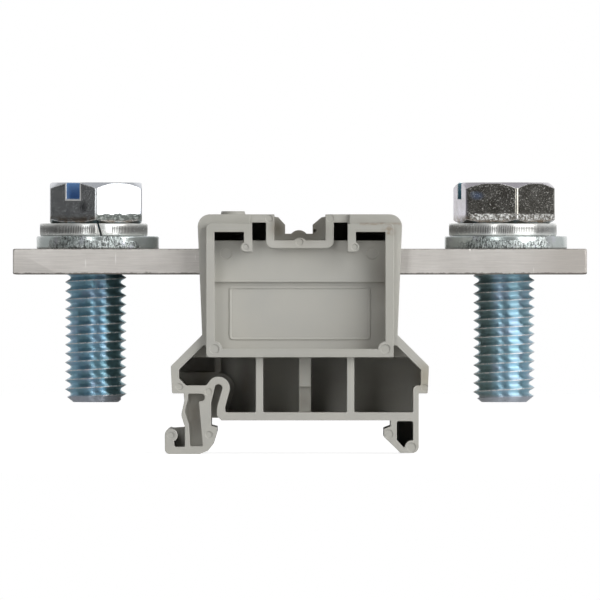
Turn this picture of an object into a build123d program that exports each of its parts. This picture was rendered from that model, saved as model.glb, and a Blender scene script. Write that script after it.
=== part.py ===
from build123d import *
from math import cos, radians, sin, sqrt
import os

os.makedirs("parts", exist_ok=True)

# Stud terminal block for a TS35 rail, in millimetres. X runs along the busbar, Y from
# the front of the block to its back along the rail, and Z up from the feet.

# Rail and clip
rail_width = 35.0
rail_centre = 0.2
lip_gap = 1.15
seat_z = 6.55
rail_left = rail_centre - rail_width / 2
rail_right = rail_centre + rail_width / 2

# Depths, from the face that meets the next block
pitch = 40.0
nest_depth = 2.0
nest_clearance = 0.1
web = 1.6
rear = (pitch + nest_depth) / 2
face = rear - pitch
nest_face = face - nest_depth
middle = (face + rear) / 2
mid_web_front = middle - web / 2
mid_web_back = middle + web / 2
rim_setback = 1.0
rim_face = face + rim_setback

# Busbar
bar_length = 112.0
bar_width = 30.0
bar_thickness = 5.0
bar_z = 35.0
bar_edge = 0.25
bar_fit = 0.1
side_fit = 0.2
bar_top = bar_z + bar_thickness

# Bolts and washers, M12
stud_inset = 16.0
stud_span = bar_length - 2 * stud_inset
thread_radius = 6.0
tapping_clearance = 0.05
bolt_length = 35.0
tip_chamfer = 1.1
neck_radius = 5.43
neck_length = 2.5
head_flats = 18.0
head_height = 8.0
head_end_radius = 8.8
head_bevel = 0.75
head_slot_width = 3.0
head_slot_depth = 3.3
flat_outer = 12.0
flat_inner = 6.5
flat_thickness = 2.5
flat_edge = 0.3
spring_outer = 10.55
spring_inner = 6.55
spring_thickness = 2.5
spring_edge = 0.4
spring_gap = 0.4
spring_lean = 0.7
head_z = bar_top + flat_thickness + spring_thickness

# Nesting frame on the front
frame_half = 18.25
frame_low = 18.85
frame_high = 44.85
frame_corner = 0.85
frame_wall = 1.6
window_half = frame_half - frame_wall
window_low = frame_low + frame_wall
window_high = frame_high - frame_wall
lobe_radius = 1.45
hook_inner = 9.3
hook_width = 1.6
hook_low = 39.4
hook_lobe = 0.92
hook_outer = hook_inner + hook_width

# Shell around the frame, and the skirt below it
wall = 1.6
frame_margin = 0.8
shell_draft = 0.95
shell_top = 46.7
shell_corner = 2.4
waist_half = frame_half + frame_margin
shell_half = waist_half + shell_draft
waist_z = 23.2
skirt_half = 25.15
skirt_taper = 0.25
skirt_low = 11.8
skirt_z = 17.1
skirt_inner = skirt_half - wall
slope_run = skirt_half - waist_half
slope_rise = waist_z - skirt_z
slope_drop = wall * sqrt(slope_run**2 + slope_rise**2) / slope_run

# Tunnel wall and panel inside the frame
tunnel_setback = 3.5
panel_setback = 4.5
tunnel_wall = 1.5
tunnel_low = bar_z - tunnel_wall
tunnel_top = bar_top + bar_fit + tunnel_wall
tunnel_face = face + tunnel_setback
panel_face = face + panel_setback
panel_back = panel_face + web
tunnel_back = middle + bar_width / 2 + side_fit + tunnel_wall

# Marker groove over the tunnel
groove_half = 5.0
groove_wall = 1.6
groove_corner = 1.45
groove_outer = groove_half + groove_wall
snap_radius = 1.5
snap_height = 0.55
cheek_x = -0.2
cheek_half = 2.7
cheek_floor = 43.0
cheek_slope_z = 44.75
cheek_top_half = 4.2
cheek_top_z = shell_top - 0.5
cheek_pit_x = 2.95
cheek_pit_radius = 0.3
cheek_snap_radius = 1.95
cheek_snap_height = 0.7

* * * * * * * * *

What this task involves :: Scan the listing above and copy all lines containing the word "that".

Response ::
Turn this picture of an object into a build123d program that exports each of its parts. This picture was rendered from that model, saved as model.glb, and a Blender scene script. Write that script after it.
# Depths, from the face that meets the next block